Give back, exactly as it appears, the run of lines opening with the one containing "Write part 2" and closing with the one containing "union_mesh(outlines, layer), material, crown)". Nothing outside that run should appear.

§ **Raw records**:

┌──

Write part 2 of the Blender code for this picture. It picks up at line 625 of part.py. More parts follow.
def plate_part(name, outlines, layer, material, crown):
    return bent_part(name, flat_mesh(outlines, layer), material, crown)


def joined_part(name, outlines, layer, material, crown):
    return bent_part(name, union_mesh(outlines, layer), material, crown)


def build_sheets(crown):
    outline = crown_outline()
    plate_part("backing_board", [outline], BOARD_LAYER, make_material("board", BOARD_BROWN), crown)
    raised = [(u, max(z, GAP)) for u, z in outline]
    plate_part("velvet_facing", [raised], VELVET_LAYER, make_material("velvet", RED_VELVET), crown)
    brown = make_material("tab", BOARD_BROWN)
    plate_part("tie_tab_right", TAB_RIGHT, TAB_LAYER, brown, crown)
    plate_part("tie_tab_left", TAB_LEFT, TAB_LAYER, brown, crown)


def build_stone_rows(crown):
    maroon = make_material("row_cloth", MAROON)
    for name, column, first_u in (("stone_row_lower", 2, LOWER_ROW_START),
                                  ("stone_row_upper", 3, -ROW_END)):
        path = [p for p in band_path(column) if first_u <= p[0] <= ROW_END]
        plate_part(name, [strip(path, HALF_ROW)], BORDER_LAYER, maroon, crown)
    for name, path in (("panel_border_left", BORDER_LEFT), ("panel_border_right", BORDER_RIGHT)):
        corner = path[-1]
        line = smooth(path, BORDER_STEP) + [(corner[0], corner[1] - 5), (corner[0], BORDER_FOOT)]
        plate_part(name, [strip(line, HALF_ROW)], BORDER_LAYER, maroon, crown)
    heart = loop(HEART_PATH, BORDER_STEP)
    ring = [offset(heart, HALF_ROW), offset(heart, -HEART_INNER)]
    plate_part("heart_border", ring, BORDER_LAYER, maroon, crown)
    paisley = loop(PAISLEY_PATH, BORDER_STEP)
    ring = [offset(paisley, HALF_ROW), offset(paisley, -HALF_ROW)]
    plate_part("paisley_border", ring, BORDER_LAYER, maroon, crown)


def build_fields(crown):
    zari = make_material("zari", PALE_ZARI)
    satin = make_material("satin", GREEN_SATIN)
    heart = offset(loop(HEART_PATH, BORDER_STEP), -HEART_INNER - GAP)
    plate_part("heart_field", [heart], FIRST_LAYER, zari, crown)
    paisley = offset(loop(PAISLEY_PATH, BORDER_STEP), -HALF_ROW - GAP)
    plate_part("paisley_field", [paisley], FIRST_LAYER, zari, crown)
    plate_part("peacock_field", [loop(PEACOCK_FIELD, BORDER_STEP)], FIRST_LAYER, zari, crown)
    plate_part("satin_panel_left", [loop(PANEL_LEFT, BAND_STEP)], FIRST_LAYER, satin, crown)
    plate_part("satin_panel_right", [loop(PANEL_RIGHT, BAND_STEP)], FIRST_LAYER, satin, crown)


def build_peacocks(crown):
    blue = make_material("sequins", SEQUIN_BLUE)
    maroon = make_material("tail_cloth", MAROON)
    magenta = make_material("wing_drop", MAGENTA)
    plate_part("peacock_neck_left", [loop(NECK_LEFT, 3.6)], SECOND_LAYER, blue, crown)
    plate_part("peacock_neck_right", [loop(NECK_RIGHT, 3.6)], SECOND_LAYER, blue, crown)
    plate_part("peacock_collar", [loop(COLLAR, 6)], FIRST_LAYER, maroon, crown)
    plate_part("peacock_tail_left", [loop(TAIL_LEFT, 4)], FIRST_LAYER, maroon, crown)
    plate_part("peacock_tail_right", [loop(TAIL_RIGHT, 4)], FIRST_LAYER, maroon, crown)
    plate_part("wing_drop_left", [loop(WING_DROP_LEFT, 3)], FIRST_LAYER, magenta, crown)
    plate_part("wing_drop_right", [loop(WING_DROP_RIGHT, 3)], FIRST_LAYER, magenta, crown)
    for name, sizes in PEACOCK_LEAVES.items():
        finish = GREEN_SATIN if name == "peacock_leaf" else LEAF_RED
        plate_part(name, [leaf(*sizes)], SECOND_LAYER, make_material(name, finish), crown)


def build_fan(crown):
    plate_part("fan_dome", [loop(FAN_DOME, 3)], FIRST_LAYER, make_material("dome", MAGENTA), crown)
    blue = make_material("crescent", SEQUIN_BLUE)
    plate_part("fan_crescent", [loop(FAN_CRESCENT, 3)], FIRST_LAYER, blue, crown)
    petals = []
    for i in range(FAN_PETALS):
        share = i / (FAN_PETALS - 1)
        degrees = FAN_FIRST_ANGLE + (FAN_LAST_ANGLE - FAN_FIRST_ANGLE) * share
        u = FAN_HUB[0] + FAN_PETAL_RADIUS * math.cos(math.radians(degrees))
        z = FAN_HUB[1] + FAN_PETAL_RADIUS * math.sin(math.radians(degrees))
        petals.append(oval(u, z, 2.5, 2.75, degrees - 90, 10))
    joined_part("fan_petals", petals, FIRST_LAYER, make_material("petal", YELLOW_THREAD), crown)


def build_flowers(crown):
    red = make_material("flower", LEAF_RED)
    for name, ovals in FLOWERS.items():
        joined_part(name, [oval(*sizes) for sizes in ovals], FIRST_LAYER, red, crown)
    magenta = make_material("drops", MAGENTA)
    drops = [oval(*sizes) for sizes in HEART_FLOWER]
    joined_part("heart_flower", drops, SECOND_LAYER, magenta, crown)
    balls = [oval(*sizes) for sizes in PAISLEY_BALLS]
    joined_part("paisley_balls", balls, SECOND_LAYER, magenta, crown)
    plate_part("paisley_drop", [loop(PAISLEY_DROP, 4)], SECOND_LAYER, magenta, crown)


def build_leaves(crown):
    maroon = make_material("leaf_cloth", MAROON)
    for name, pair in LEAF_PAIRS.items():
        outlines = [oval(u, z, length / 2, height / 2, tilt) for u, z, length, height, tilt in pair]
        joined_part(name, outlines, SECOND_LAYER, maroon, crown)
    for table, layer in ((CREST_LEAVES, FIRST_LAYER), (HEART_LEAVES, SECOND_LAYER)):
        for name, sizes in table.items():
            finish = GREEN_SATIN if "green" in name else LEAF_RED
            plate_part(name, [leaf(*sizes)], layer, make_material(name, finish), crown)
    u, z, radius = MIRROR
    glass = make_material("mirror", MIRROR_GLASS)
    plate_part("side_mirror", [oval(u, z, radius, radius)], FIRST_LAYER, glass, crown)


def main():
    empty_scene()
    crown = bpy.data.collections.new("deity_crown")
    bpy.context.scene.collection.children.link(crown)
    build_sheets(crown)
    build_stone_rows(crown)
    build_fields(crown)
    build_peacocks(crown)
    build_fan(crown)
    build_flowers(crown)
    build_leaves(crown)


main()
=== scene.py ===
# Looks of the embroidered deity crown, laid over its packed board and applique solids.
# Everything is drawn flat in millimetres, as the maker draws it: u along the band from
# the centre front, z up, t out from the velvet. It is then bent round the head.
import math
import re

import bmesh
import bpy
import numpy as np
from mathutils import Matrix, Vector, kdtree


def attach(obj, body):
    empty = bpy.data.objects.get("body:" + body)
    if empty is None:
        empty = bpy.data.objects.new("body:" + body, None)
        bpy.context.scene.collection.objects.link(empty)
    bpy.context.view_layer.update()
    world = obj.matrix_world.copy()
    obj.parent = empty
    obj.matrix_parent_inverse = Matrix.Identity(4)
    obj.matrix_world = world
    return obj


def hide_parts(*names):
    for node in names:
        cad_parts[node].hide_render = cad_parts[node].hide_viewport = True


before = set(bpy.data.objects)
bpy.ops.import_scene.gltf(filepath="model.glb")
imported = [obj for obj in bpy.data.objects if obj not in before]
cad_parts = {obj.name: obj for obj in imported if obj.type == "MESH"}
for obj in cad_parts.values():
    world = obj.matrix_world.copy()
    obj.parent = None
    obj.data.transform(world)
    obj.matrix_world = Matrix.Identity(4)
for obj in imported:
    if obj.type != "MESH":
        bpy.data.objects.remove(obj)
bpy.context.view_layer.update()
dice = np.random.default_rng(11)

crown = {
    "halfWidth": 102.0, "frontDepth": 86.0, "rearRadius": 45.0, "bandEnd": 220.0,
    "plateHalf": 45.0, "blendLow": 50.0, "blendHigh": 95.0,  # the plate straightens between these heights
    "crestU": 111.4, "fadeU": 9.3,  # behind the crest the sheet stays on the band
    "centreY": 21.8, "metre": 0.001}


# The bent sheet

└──
┌──

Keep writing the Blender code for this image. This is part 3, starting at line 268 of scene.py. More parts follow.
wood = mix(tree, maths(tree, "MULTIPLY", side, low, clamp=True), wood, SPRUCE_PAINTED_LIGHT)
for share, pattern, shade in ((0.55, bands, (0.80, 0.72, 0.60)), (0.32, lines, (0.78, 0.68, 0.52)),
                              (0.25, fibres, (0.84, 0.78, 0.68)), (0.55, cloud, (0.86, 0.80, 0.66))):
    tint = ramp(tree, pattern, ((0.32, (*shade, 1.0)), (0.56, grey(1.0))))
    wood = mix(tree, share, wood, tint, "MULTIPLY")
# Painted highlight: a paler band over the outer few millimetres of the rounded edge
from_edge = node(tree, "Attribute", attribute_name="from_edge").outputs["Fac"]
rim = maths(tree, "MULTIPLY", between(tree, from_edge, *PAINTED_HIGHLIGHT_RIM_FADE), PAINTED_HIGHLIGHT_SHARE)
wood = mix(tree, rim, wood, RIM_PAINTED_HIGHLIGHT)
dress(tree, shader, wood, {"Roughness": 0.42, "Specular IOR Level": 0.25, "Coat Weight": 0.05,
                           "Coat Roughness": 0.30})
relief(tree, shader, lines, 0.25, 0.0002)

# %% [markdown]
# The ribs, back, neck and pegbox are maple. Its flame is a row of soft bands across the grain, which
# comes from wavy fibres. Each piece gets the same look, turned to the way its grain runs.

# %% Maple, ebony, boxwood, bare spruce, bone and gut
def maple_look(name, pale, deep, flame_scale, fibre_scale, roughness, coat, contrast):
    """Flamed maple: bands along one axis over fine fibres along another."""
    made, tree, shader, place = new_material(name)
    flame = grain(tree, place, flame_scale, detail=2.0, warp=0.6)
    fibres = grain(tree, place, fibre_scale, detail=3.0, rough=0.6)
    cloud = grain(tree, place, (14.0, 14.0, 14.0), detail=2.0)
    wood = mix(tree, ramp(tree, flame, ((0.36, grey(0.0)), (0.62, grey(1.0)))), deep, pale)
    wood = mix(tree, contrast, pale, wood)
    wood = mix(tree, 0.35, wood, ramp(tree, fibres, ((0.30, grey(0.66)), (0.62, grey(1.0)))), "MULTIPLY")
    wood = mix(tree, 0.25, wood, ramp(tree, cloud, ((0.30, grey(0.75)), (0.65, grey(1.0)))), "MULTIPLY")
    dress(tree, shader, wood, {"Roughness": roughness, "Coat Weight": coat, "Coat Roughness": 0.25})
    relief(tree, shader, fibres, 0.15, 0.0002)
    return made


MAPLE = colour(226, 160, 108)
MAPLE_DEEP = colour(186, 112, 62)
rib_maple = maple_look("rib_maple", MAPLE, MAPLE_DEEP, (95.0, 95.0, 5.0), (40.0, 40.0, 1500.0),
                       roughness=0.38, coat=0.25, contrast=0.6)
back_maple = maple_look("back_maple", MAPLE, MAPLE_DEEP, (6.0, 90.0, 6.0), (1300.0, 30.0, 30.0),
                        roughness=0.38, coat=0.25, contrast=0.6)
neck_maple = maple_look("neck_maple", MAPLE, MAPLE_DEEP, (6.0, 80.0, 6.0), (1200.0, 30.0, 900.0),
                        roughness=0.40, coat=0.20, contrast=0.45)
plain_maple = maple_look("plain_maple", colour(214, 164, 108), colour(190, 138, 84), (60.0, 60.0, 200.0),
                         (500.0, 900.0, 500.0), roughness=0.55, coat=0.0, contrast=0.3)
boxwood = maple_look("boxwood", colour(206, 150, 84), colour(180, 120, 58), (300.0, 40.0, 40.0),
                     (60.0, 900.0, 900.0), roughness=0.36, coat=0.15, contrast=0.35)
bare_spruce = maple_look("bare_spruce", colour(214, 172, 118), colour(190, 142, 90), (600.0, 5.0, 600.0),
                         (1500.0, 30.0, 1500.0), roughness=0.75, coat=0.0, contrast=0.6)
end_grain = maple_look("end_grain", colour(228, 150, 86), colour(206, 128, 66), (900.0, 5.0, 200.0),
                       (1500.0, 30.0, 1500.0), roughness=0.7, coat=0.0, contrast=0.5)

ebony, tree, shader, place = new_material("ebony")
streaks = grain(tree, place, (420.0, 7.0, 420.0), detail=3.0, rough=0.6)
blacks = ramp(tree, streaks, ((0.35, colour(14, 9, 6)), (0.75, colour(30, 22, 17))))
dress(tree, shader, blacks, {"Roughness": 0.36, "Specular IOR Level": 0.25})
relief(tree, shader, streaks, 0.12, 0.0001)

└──

§ **CORRECT ANSWER**:
Write part 2 of the Blender code for this picture. It picks up at line 625 of part.py. More parts follow.
def plate_part(name, outlines, layer, material, crown):
    return bent_part(name, flat_mesh(outlines, layer), material, crown)


def joined_part(name, outlines, layer, material, crown):
    return bent_part(name, union_mesh(outlines, layer), material, crown)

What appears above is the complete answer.